Further, the text comes to exist in the Islamic ummah through the work of the commentators, whose tafsir- interpretation, commentary is a decent enough translation- ‘flesh out’ the semi-narratives of the Qur’an and seek to solve its syntactical and lexical difficulties, and to correlate its often cryptic allusions and references to the sunnah of Muhammad. In so doing, they situate the text of the Qur’an within the life of Muhammad and more broadly the life of the ummah. The tafsir tradition, in its general stability, provides a consistent framework for the wider community to receive the Qur’an and assimilate and understand it- both on an ‘exterior’ (zahir) level, and, increasingly as Islam develops, the ‘interior’ (batin) level. With its situation in a fairly stable commentary tradition the text can be opened up to multiple meanings (such as the Sufi emphasis upon personal movement from maqam to maqam in the apprehension of the Qur’an) while still remaining an integrally whole text. Out of the whole complex of the Qur’an’s situation in Islamic life- and I have just touched on two aspects- it becomes the language of the community, not simply a rule-book (the Qur’an is in fact rather short on that sort of thing) or a reference guide, but a site of prayer, of self-knowledge and self-formation under the text.

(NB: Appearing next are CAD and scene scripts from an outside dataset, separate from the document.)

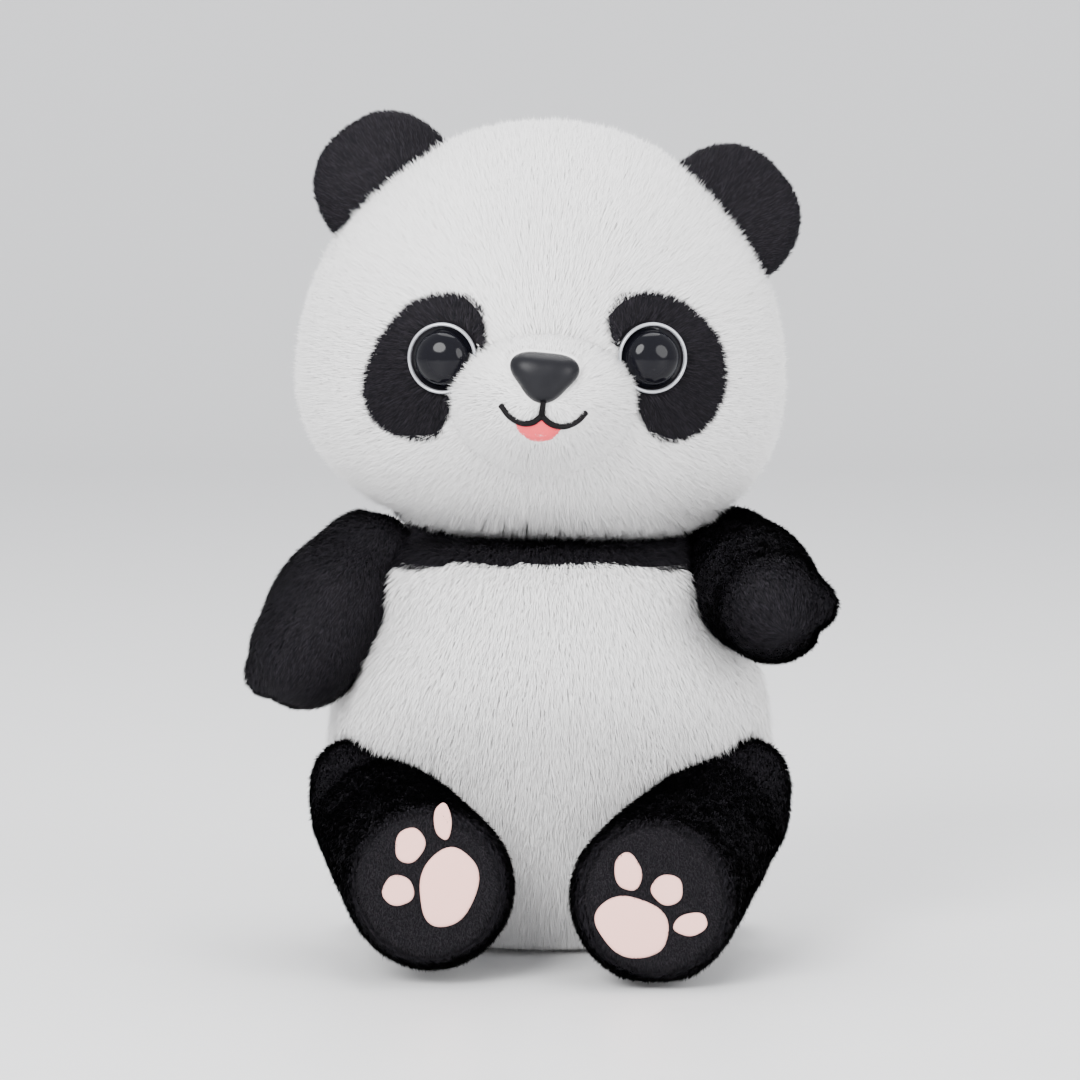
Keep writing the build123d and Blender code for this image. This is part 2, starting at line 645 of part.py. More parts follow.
def main():
    os.makedirs("parts", exist_ok=True)
    pieces = {}
    make_torso(pieces)
    make_head(pieces)
    for name, side in SIDES.items():
        make_ear(pieces, name, side)
        make_arm(pieces, name, side)
        make_leg(pieces, name, side)
    make_tail(pieces)
    for node, shape in pieces.items():
        if isinstance(shape, list):
            save(node, *shape)
        else:
            save(node, shape)


main()
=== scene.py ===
import json
import math
from functools import partial

import bmesh
import bpy
import numpy as np
from mathutils import Euler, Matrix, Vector
from mathutils.kdtree import KDTree


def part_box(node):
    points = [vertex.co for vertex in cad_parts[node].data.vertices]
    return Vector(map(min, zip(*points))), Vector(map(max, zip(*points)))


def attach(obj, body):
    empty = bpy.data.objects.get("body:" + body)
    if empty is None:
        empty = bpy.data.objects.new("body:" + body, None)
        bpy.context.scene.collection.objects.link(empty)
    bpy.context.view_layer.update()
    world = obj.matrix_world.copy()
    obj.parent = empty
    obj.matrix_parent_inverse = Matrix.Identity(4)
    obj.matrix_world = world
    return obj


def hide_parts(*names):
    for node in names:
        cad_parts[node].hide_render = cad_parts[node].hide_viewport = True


# A seated plush panda. Lengths are in millimetres and turn into metres when a mesh is made.
# The toy looks along -Y, and left and right are its own: its left is at +X.

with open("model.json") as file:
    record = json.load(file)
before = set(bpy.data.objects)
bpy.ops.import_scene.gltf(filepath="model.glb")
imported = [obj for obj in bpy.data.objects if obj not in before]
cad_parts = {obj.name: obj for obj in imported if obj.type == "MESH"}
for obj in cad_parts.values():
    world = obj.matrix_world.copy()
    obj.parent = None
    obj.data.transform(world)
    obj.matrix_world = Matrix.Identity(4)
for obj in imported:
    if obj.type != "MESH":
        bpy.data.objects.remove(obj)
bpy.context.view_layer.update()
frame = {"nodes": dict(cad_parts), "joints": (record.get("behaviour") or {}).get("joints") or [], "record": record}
MM = 0.001
RNG = np.random.default_rng(20)
SIDES = {"right": -1.0, "left": 1.0}
THIN = 1.0
STRANDS_PER_PIECE = 64000
STRANDS = {  # how many strands are scattered on each skin before the covered ones are left out
    "head": 300000, "torso": 240000, "leg": 84000, "arm": 62000, "muzzle": 52000, "neck": 26000, "ear": 24000,
    "patch": 15000, "tail": 12000,
}


def box_of(*nodes):
    """Lowest and highest corner of several CAD nodes together."""
    corners = [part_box(node) for node in nodes]
    low = np.min([np.array(c[0]) for c in corners], axis=0) / MM
    high = np.max([np.array(c[1]) for c in corners], axis=0) / MM
    return low, high


def joint_place(name):
    return np.array([j["pos_m"] for j in frame["joints"] if j["name"] == name][0]) / MM


def joint_axis(name):
    return np.array([j["axis"] for j in frame["joints"] if j["name"] == name][0])


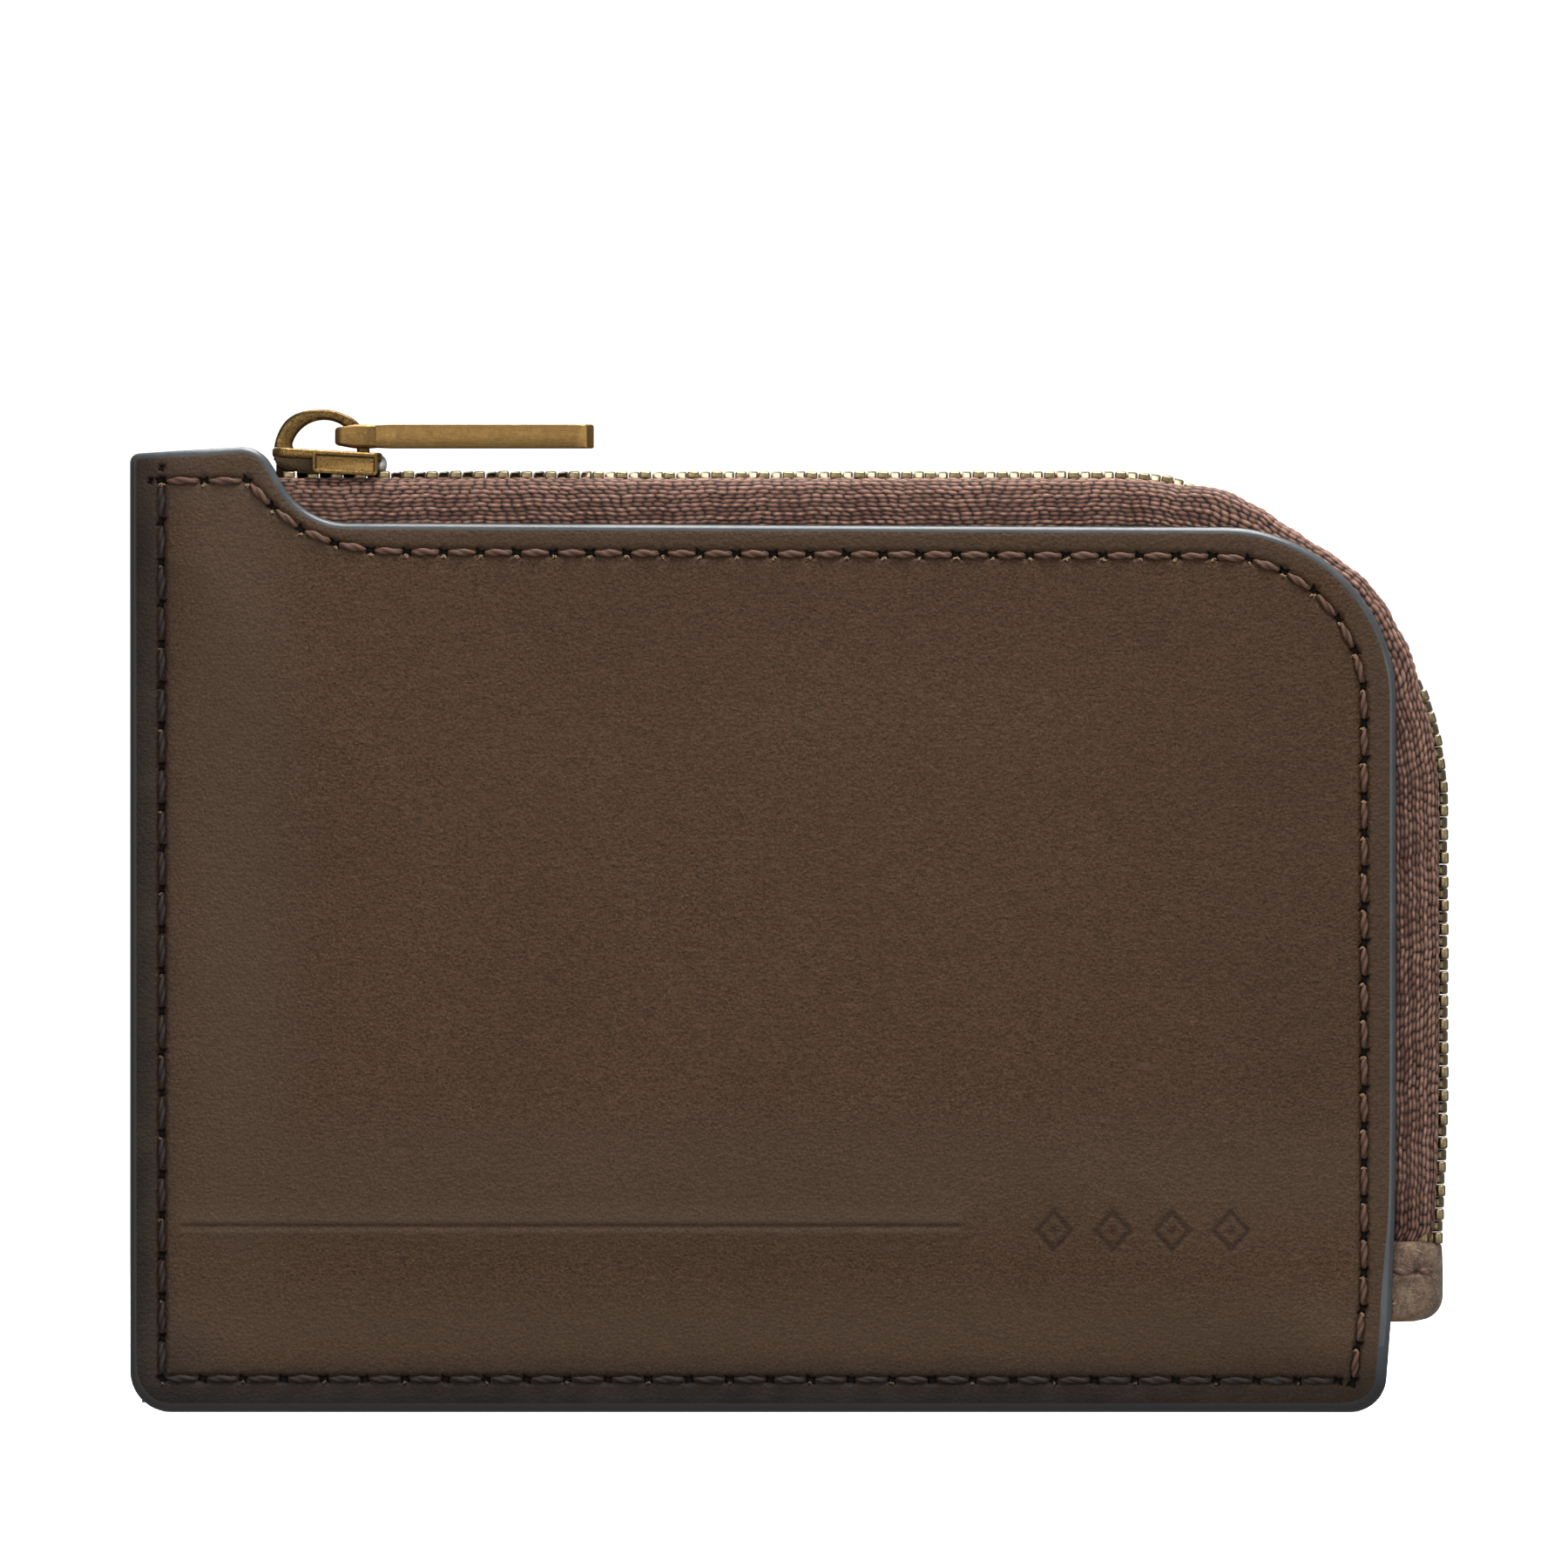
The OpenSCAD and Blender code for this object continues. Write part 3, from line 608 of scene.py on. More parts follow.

All of this is to say that Mr Faulks, and a great many other people in the modern world, fail to grasp the scriptures of the Peoples of the Books because they do not grasp their function, and they do not even seek to enter into the scriptural ‘world’ of these communities. Their approach to a scriptural text is like their approach to any other text- it is an object to be dissected and laid out to dry and then pronounced upon. If upon doing so they find only a rather uninteresting or even disgusting corpse, it should come as little surprise.